Tenders show that the law firms will be advised over the next two years on cases involving “financial distress” among colleges, academy trusts, independent and higher education providers for the department’s provider market oversight (PMO) division.

Education

It was said there could be around 40 of these cases each year, according to FE Week. The tenders are capped in terms of their fees to “ensure greater value for money” for taxpayers.

Julian Gravatt, deputy chief executive of the Association of Colleges, claimed the Department for Education has spent “quite a lot” in recent years on law firms and accountants to provide advice on restructuring and on funding rules. He said there was “under-funding, over-regulation and an environment in which mistakes result in lengthy investigations”.   

The Department for Education launched the PMO team in 2017, in part because of a rising number of untested training providers, in particular those connected to apprenticeships. There are also understood to be problems with training providers being non-compliant with data protection rules, in addition to having financial difficulties.

A college insolvency regime was set up in 2019. Hadlow College in Kent became the first to fall under the education administration process in May of that year, followed closely by its sister establishment, West Kent and Ashford College. Investigations into financial irregularities at the colleges are continuing.

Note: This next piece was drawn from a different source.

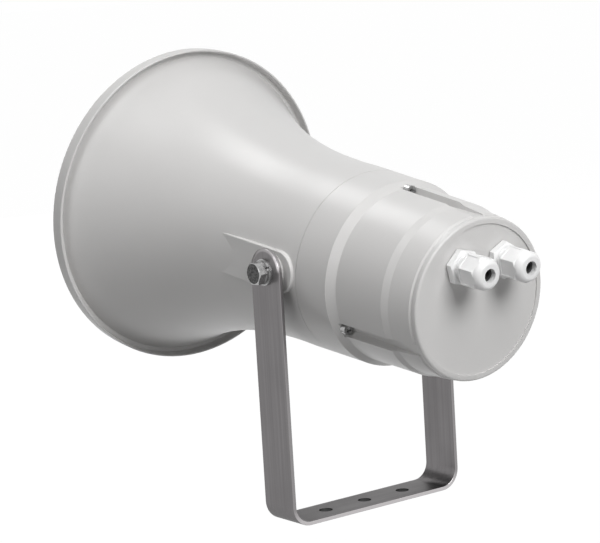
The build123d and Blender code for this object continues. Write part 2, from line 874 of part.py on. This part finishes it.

Meanwhile, there are understood to be other further education colleges that are now also likely to become insolvent. The tender documents say the lawyers will provide legal services and advice for “restructuring and insolvency, such as in the run-up to and during an education administration” or independent business reviews.   

Guidance will also be needed for “counter fraud and investigations”, including in the event of “legal challenge, assessment of relevant potential contractual action and strategic options depending on individual case factors”.